Two tour agencies that arrange trips to North Korea said on Friday the U.S. government will soon ban its citizens from travelling there, after the death of a U.S. student arrested there while on a tour.
Koryo Tours said the ban would be announced on July 27 and would go into effect 30 days later. It said the Swedish embassy in Pyongyang, which handles consular affairs for the United States in the North, informed it of the ban, but did not say how long it would last.
"But it does seem to be the case that in just over a month, it will be impossible for Americans to visit as tourists," Koryo Tours general manager Simon Cockrell told Reuters by telephone.

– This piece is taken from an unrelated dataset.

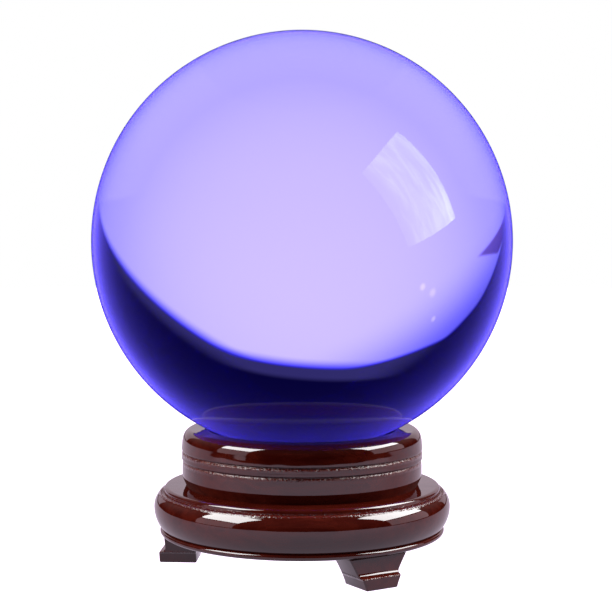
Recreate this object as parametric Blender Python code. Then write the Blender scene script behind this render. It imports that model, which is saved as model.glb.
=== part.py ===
"""Crystal ball on its turned stand.

A solid glass ball rests in the rounded seat of a hollow turned collar. The
collar is screwed down on a round moulded base from below, and the base stands
on three small bracket feet, each held by glue and two dowels. The axis of the
ball and the stand is Z, and the feet stand on Z = 0. Lengths are in metres.
"""
from math import asin, copysign, cos, pi, radians, sin, sqrt

import bmesh
import bpy

# The air left between two pieces that touch.
GAP = 0.0003

# The glass ball.
BALL_RADIUS = 0.0750
BALL_SIDES = 48

# The collar, from its top edge down: a rounded shoulder, a groove, a bead, a
# groove, a plain band and an undercut that leads to the base.
COLLAR_RADIUS = 0.0435
COLLAR_WALL = 0.0108
SEAT_ROUND = 0.0020
SHOULDER_INSET = 0.0036
SHOULDER_DROP = 0.0044
SHOULDER_HEIGHT = 0.0073
GROOVE_WIDTH = 0.0010
GROOVE_DEPTH = 0.0007
BEAD_HEIGHT = 0.0023
BAND_HEIGHT = 0.0052
BAND_INSET = 0.0003
UNDERCUT_HEIGHT = 0.0032
UNDERCUT_INSET = 0.0015

# The base, from its top down: a rounded step, a full bullnose, a quirk and a
# thin lip that turns under.
BASE_LEDGE = 0.0099
STEP_INSET = 0.0037
STEP_ROUND = 0.0013
STEP_HEIGHT = 0.0020
STEP_QUIRK = 0.0004
BULLNOSE_TOP_INSET = 0.0025
BULLNOSE_RISE = 0.0054
BULLNOSE_FALL = 0.0075
BULLNOSE_BOTTOM_INSET = 0.0019
LIP_INSET = 0.0021
LIP_QUIRK = 0.0005
LIP_HEIGHT = 0.0024
LIP_ROUND = 0.0020

# One foot, seen from its side: a straight back, a hollowed face and a toe.
FOOT_ANGLES = (radians(32.0), radians(149.0), radians(266.0))
FOOT_NAMES = ("foot_front_right", "foot_rear", "foot_left")
FOOT_HEIGHT = 0.0109
FOOT_SETBACK = 0.0021
FOOT_LENGTH = 0.0135
FOOT_TOP_WIDTH = 0.0236
FOOT_SOLE_WIDTH = 0.0126
FOOT_FLARE = 1.25
TOE_HEIGHT = 0.0042
TOE_REACH = 0.0024
TOE_HOLLOW = 0.0014
TOE_SLOPE = 0.0004
FOOT_EDGE = 0.0007

# The dowels that hold each foot.
DOWEL_RADIUS = 0.0020
DOWEL_LENGTH = 0.0120
DOWEL_IN_FOOT = 0.0052
DOWEL_SPACING = 0.0090
DOWEL_CHAMFER = 0.0004

# The countersunk screws that hold the collar.
SCREW_RADIUS = 0.0020
SCREW_LENGTH = 0.0300
SCREW_HEAD_RADIUS = 0.0040
SCREW_HEAD_RIM = 0.0004
SCREW_POINT = 0.0040
SCREW_SINK = 0.0005
SCREW_BORE_RUN = 0.0020
RECESS_SPAN = 0.0044
RECESS_WIDTH = 0.0010
RECESS_DEPTH = 0.0016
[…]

Another tour operator, Young Pioneer Tours, said on its Web site that it had also been informed of the ban, citing the same date.
"After the 30-day grace period any U.S. national that travels to North Korea will have their passport invalidated by their government," it said.
The U.S. embassy in the South Korean capital, Seoul, did not immediately respond to a request for comment.
Young Pioneer was the agency that took U.S. student Otto Warmbier to North Korea at the end of 2015.
He was arrested there and sentenced to 15 years of hard labour for an incident at his hotel where he was accused of trying to steal a propaganda banner.
North Korea released him in June in a coma and he died days after getting back to the United States at the age of 22. The circumstances surrounding his death are not clear, including why he fell into a coma.
North Korea has said through its state media that Warmbier's death was "a mystery" and dismissed accusations that he had died as a result of torture and beating in captivity.
The isolated state allows foreign tourists to visit but their travel is strictly limited.